The most astonishing moment came on Tuesday evening, as Parliament was debating the first step of its move to stop Johnson from pursuing a no-deal Brexit. Cummings was seen wandering around parliament with a glass of wine in hand. After Johnson lost a crucial vote on Brexit, Cummings bumped into Labour leader Jeremy Corbyn and loudly challenged him to agree to a snap general election.
It’s not clear whether Corbyn knew who he was. “I just thought there was some loud bloke who stunk of booze yelling at us,” Labour MP Cat Smith wrote on Twitter afterwards.
A Certain Buzz
That moment seemed to sum up the angry, chaotic atmosphere around Johnson’s government, an administration that currently looks like it’s trying to pick fights daily.
Yet Cummings inspires great loyalty in those who work with him. “I don’t think he goes and looks for fights,” said Gabriel Milland, who worked with him at the Department for Education. “He was highly instrumental in bringing in people to help the department.

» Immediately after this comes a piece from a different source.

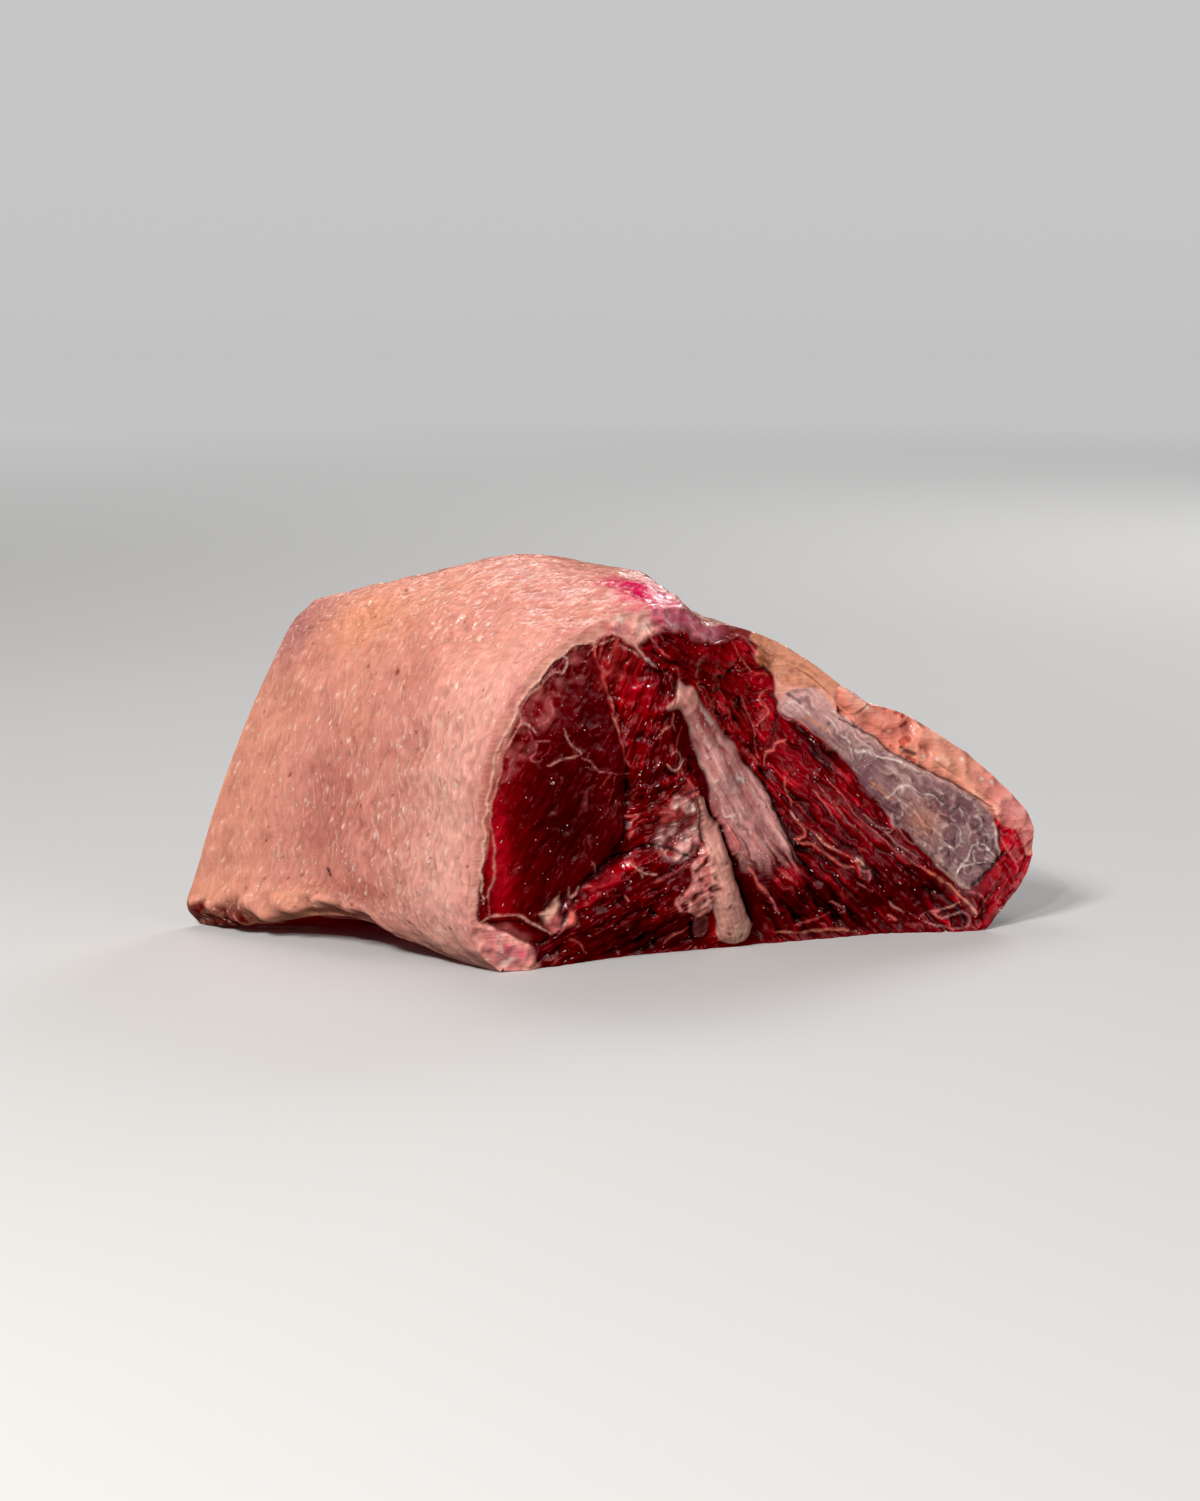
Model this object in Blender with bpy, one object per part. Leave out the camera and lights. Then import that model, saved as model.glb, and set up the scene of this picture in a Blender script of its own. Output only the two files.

He’s adept at working with people and forming partnerships when he wants to.”
Current government aides are understandably reluctant to discuss Cummings on the record. Privately, several spoke of an atmosphere of terror, with colleagues worried about who will be fired next.
But those who worked in the May administration say that Cummings has brought a new energy to government. Questions are dealt with quickly. It’s possible to get a hearing on proposals, they say. Even domestic staff have noticed an improvement in the buzz around the building.
People who worked with Cummings on the referendum campaign say that once his trust was won, they would be given freedom to pursue their ideas. He is calm in person; quiet and mild-mannered.
What makes him effective, and also unsettles many in government, is his lack of interest in doing things the conventional way. Once he has decided what needs to be done, say those who have worked with him over the years, he is single-minded about pursuing it.
The pro-Brexit campaign that Cummings led – and Johnson fronted – sowed the seeds of the Conservative Party’s current strife. Aware that Brexiteers were split, Vote Leave was deliberately vague about what kind of Brexit it had in mind. Three years after the referendum, MPs are still arguing about what the vote was for.
To clear up the mess, Cummings is adopting the same single-minded approach, and any Tory who cannot get on board is being swept aside. The strategy could yet be as successful as it was in 2016. Or it could be the end of the party.